Copper piping used for plumbing is often not strong enough to be driven into the ground as it buckles unless the ground is very soft. However it can be buried in pre-dug holes, and in this way, odd lengths of copper piping left over from plumbing jobs can be used effectively.

  •   Buried radials

The use of buried radials is another approach that is used for the RF elements of the ground connection: these enable the RF currents to spread out away from the antenna base.

These is a lot of debate about the extent of a radial system that might be needed. Various rules of thumb exist and statements including the more radials the better have served many radio amateurs and organisations using HF vertical antennas for many years.

One approach suggested by Les Moxon is to bury between 50 and 100 wires of length up to 3λ/2. It has also been said that the more radials the better, and it is better to have more short radials than a few long ones.

It has also been stated by some that where radiation is required to be optimised in a particular direction additional and longer radials can be added in that general direction.

However, it is very difficult to assess the exact differences these systems might make and how to balance the number of radials that might be needed.

Short wave and medium wave broadcast stations often use vertical antennas and as a result of this a umber of studies have been undertaken by various organisations to assess how many radials are needed.

One study entitled Ground Systems as a Factor in Antenna Efficiency was published in the Proceedings of the IRE in June 1937, and another by John Stanley in QST December 1976 was entitles Optimum Ground Systems for Vertical Antennas.

Using these references it can be seen that a radial system consisting of 120 radials, each around 0.4 wavelengths long would give an almost perfect ground system providing a feed impedance for a quart wave vertical of 35Ω and a 0dB power loss at a low angle of radiation.

16 radials of 0.1 wavelengths would give a feed impedance of 52Ω and a power loss of 3dB, while 36 radials of 0.15 wavelengths would give a feed impedance of 43Ω and a power loss of 1.5dB.

When using radials, these can be brought to a common node or point close to the base of the antenna. Wire suitable for earthing, with a good surface area to accommodate the skin effect so that a good low impedance connection can be made.

Ideal ground terrain

For a ground system to be really effective, the ground conductivity needs to be high so that the current can flow easily through the ground itself.
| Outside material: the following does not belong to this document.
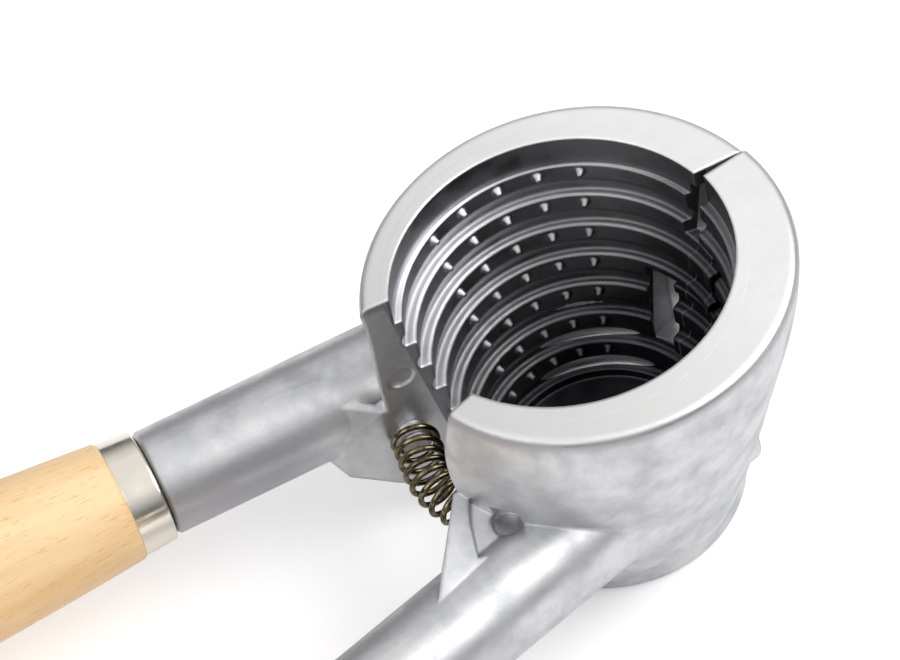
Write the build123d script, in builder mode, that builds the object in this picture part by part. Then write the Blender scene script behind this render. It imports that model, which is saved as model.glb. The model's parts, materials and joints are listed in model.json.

Sandy soil and terrain where there is a solid ground rock just below the surface, tends to give a poor level of ground conductivity, and hence poor earth or ground systems.

The ground conductivity is very much better for moist soil conditions as the moisture acts as an electrolyte enabling the current to flow.

Marshes are ideal because these retain the water and enable good conductivity to be maintained. In fact one of the best environments for a good ground connection is a salt marsh - the salt increases the conductivity.

The high conductivity soil will enable a good DC connection to be made to any metal and it will also allow the currents from buried radials to be conducted as well.

It is also found that for antennas requiring a low angle of radiation, a terrain where the land height gently falls away gives the best results. This means that a salt mash gently falling away from the antenna would be ideal . . . but most unlikely to occur as the marsh would drain!

Hints & tips

There are several practical ideas that should be kept in mind when installing an RF earthing or grounding system for an antenna.

If these are implemented, they will help ensure that the system is as effective as it can be:

  • Keep lead to ground connection itself as short as possible:   There will always be soem length required to take the ground from, say, the base of a vertical antenna to where the grounding system starts to become effective. However, this should be kept as short as reasonably possible, and no additional wire length left "in case soemthing needs to be moved."

    Keeping the lead to the effective grounding system as short as possible will minimise inductance and ensure that the base of the antenna remains at earth or ground potential.

  • Use thick multi-strand wire:   Even at HF, the kin effect comes into play and therefore the majority of the current is carried close to the skin of the wire. By using multi-stranded wire, the impedance int he wire can be minimised.

  • Ensure screw connections do not corrode:   It is very easy for screw connections, which normally have a variety of different metals for the different elements to corrode. They should be well tightened, and possibly covered with some sealant to prevent corrosion as much as possible.

  • Make solder joints where possible:   Solder joints can reduce the effect of corrosion on a joint. Where possible joints can be soldered to ensure long lasting good connections.

  • Select ground area with highest conductivity if possible:   Although this is not normally easy to do, in some instances it may be worth looking at where best to locate the earthing or grounding system as occasionally there may be some choice in where one might be located, although this will govern the location of the associated antenna. Areas of higher conductivity, such as damp areas or where there is a damp salty area are idea. For most situations, there is little wriggle room, but occasionally a small change might make a difference.

These are just a few ideas and tips that may help in making any antenna RF grounding system as effective as it can be.

Grounding systems for antennas like ground mounted vertical antennas or other forms of monopole are essential to the success of the antenna.

Understanding how to make a ground system as effective as possible can greatly improve the performance of the antenna and the overall transmitting station - remember that for low frequencies where ground mounted verticals are used, the reception is unlikely to be affected very much.

Having an effective antenna system for transmitting will enable the performance to be maximised and the elast power dissipated in the ground connection.